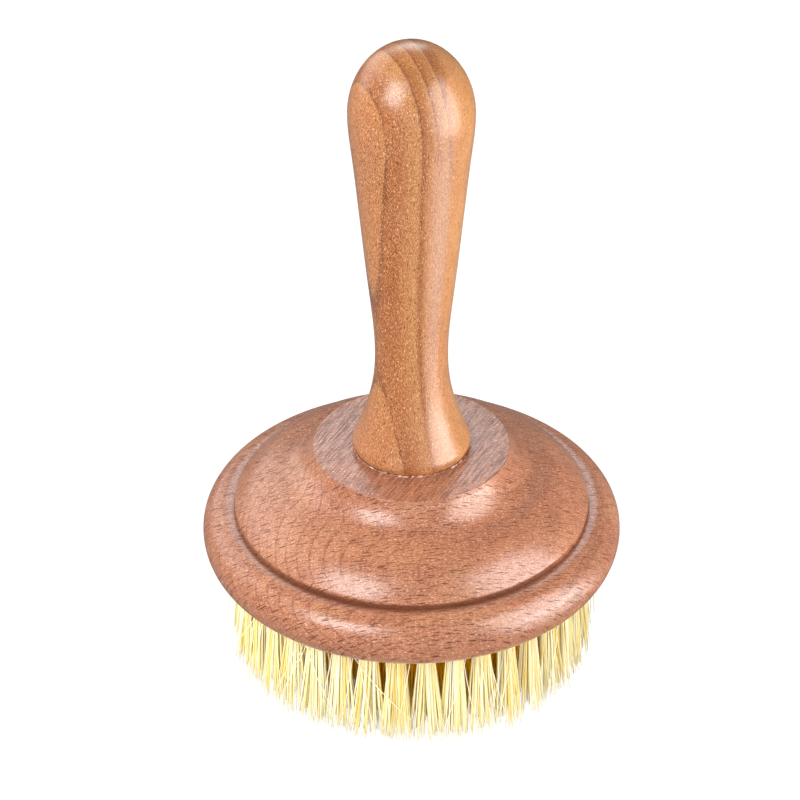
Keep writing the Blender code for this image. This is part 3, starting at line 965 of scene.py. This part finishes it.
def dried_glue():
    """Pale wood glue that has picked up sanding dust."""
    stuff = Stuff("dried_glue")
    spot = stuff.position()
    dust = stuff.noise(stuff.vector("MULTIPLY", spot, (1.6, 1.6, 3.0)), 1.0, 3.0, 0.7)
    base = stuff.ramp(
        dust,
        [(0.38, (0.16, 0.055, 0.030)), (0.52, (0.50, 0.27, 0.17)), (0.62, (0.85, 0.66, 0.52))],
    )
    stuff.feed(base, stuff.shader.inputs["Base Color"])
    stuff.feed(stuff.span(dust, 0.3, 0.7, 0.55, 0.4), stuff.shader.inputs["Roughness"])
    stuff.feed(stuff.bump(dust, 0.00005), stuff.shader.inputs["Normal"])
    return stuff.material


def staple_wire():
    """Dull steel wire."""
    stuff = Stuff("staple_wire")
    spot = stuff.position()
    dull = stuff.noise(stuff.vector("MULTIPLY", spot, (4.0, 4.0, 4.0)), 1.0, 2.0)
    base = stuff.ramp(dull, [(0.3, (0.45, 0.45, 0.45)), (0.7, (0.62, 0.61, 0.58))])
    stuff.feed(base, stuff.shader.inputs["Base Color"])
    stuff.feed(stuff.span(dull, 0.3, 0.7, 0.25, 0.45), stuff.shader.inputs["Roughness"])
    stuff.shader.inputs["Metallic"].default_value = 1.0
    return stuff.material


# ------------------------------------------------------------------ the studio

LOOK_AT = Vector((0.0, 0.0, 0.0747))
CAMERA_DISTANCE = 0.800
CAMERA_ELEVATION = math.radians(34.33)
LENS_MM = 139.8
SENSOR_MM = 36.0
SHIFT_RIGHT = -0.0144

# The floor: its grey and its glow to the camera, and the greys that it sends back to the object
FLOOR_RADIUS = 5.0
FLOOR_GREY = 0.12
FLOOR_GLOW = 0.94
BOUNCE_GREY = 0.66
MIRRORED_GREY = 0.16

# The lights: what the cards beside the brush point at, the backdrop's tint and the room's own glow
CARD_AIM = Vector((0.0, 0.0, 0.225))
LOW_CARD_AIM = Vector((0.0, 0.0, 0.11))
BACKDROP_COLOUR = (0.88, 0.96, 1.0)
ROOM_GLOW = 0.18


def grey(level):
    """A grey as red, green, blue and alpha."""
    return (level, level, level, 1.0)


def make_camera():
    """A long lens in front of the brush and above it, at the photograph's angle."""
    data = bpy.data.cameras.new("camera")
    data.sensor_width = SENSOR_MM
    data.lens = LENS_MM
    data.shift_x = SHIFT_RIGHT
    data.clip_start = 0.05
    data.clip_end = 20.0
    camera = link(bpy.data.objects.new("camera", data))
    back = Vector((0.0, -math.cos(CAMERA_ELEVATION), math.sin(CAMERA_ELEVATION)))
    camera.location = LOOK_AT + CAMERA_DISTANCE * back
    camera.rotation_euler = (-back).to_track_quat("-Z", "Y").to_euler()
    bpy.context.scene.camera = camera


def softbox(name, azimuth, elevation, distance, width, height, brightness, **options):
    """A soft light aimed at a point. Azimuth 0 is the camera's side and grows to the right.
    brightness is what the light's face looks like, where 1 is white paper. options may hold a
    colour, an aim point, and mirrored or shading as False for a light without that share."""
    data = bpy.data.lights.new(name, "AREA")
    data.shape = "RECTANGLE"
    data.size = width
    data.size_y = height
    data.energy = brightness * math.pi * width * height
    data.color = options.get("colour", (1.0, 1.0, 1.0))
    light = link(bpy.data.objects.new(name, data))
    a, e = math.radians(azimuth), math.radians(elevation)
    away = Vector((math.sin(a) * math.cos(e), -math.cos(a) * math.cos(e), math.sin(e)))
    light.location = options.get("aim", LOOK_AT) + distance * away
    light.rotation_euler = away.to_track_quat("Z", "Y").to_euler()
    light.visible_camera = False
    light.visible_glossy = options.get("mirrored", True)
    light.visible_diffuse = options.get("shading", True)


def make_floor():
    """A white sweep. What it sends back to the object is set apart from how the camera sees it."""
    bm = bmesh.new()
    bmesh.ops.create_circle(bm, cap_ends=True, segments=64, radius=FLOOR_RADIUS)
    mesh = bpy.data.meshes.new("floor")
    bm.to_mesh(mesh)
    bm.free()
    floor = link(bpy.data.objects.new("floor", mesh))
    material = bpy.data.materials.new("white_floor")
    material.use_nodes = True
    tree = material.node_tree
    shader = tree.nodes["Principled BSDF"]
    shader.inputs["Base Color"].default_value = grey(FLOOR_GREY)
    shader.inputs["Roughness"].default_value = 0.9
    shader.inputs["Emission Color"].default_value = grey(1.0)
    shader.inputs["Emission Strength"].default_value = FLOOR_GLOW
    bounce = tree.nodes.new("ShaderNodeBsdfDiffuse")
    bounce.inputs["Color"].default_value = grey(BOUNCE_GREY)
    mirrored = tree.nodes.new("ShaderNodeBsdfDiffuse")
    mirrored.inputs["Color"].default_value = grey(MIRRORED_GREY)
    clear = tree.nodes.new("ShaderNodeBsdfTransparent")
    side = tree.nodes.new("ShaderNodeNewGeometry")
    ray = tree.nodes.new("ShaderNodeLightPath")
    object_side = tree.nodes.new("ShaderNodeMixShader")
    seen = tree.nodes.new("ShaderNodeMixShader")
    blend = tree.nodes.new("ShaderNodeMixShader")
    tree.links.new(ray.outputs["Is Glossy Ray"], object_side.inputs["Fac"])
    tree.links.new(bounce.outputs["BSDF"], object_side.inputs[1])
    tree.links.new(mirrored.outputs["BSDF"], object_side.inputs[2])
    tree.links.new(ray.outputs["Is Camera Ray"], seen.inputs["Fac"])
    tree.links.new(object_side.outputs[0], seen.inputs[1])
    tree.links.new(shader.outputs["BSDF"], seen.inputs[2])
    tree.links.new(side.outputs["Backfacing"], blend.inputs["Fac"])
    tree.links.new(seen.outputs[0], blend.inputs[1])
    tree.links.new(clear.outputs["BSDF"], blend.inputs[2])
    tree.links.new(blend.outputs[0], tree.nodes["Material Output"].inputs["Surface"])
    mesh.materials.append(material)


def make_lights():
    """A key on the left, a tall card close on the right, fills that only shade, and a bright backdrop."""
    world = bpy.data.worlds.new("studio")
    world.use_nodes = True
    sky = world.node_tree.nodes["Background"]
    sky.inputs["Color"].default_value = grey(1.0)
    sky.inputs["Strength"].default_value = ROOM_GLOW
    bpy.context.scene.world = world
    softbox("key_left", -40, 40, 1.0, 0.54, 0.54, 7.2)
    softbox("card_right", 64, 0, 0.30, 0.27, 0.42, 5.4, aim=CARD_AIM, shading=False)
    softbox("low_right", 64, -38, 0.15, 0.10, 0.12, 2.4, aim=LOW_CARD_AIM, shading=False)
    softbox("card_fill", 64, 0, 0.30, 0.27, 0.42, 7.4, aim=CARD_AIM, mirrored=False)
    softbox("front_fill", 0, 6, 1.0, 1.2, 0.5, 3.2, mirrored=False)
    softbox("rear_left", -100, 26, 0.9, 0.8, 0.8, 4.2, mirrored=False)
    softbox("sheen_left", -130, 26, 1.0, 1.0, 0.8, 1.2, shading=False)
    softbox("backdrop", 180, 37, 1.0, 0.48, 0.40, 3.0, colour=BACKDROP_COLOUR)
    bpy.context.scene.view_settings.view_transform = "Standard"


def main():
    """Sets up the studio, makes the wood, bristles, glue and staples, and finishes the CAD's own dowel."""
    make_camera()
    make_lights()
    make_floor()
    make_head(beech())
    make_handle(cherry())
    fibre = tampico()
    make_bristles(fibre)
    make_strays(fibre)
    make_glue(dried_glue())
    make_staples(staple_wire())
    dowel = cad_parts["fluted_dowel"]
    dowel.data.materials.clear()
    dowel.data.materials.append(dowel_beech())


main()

+ + + + + + +

Everything from the first line through the line containing "MIRRORED_GREY = 0.16" should be quoted exactly, and nothing beyond it.

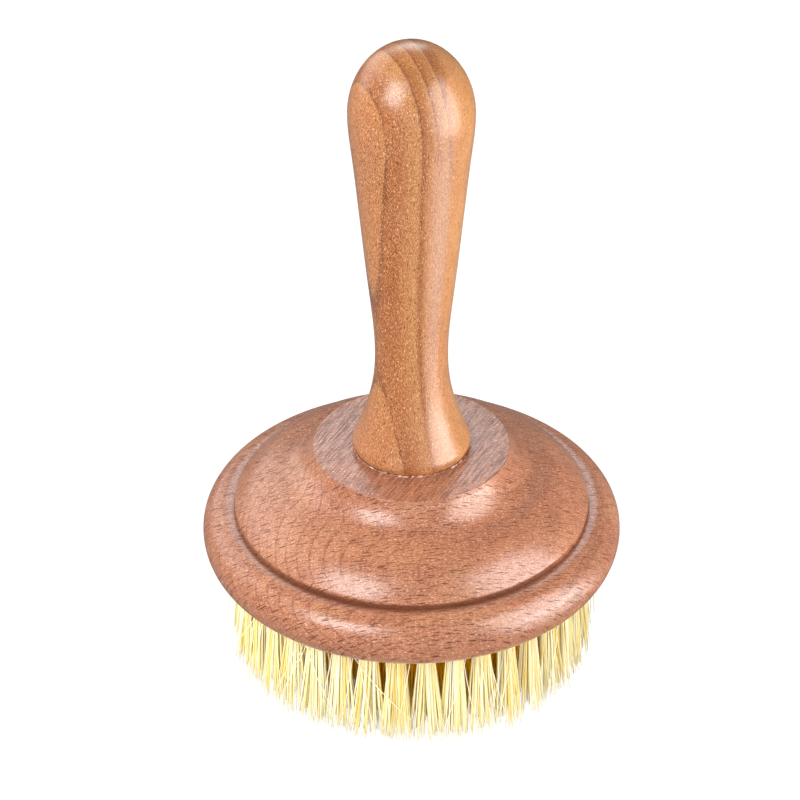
Keep writing the Blender code for this image. This is part 3, starting at line 965 of scene.py. This part finishes it.
def dried_glue():
    """Pale wood glue that has picked up sanding dust."""
    stuff = Stuff("dried_glue")
    spot = stuff.position()
    dust = stuff.noise(stuff.vector("MULTIPLY", spot, (1.6, 1.6, 3.0)), 1.0, 3.0, 0.7)
    base = stuff.ramp(
        dust,
        [(0.38, (0.16, 0.055, 0.030)), (0.52, (0.50, 0.27, 0.17)), (0.62, (0.85, 0.66, 0.52))],
    )
    stuff.feed(base, stuff.shader.inputs["Base Color"])
    stuff.feed(stuff.span(dust, 0.3, 0.7, 0.55, 0.4), stuff.shader.inputs["Roughness"])
    stuff.feed(stuff.bump(dust, 0.00005), stuff.shader.inputs["Normal"])
    return stuff.material


def staple_wire():
    """Dull steel wire."""
    stuff = Stuff("staple_wire")
    spot = stuff.position()
    dull = stuff.noise(stuff.vector("MULTIPLY", spot, (4.0, 4.0, 4.0)), 1.0, 2.0)
    base = stuff.ramp(dull, [(0.3, (0.45, 0.45, 0.45)), (0.7, (0.62, 0.61, 0.58))])
    stuff.feed(base, stuff.shader.inputs["Base Color"])
    stuff.feed(stuff.span(dull, 0.3, 0.7, 0.25, 0.45), stuff.shader.inputs["Roughness"])
    stuff.shader.inputs["Metallic"].default_value = 1.0
    return stuff.material


# ------------------------------------------------------------------ the studio

LOOK_AT = Vector((0.0, 0.0, 0.0747))
CAMERA_DISTANCE = 0.800
CAMERA_ELEVATION = math.radians(34.33)
LENS_MM = 139.8
SENSOR_MM = 36.0
SHIFT_RIGHT = -0.0144

# The floor: its grey and its glow to the camera, and the greys that it sends back to the object
FLOOR_RADIUS = 5.0
FLOOR_GREY = 0.12
FLOOR_GLOW = 0.94
BOUNCE_GREY = 0.66
MIRRORED_GREY = 0.16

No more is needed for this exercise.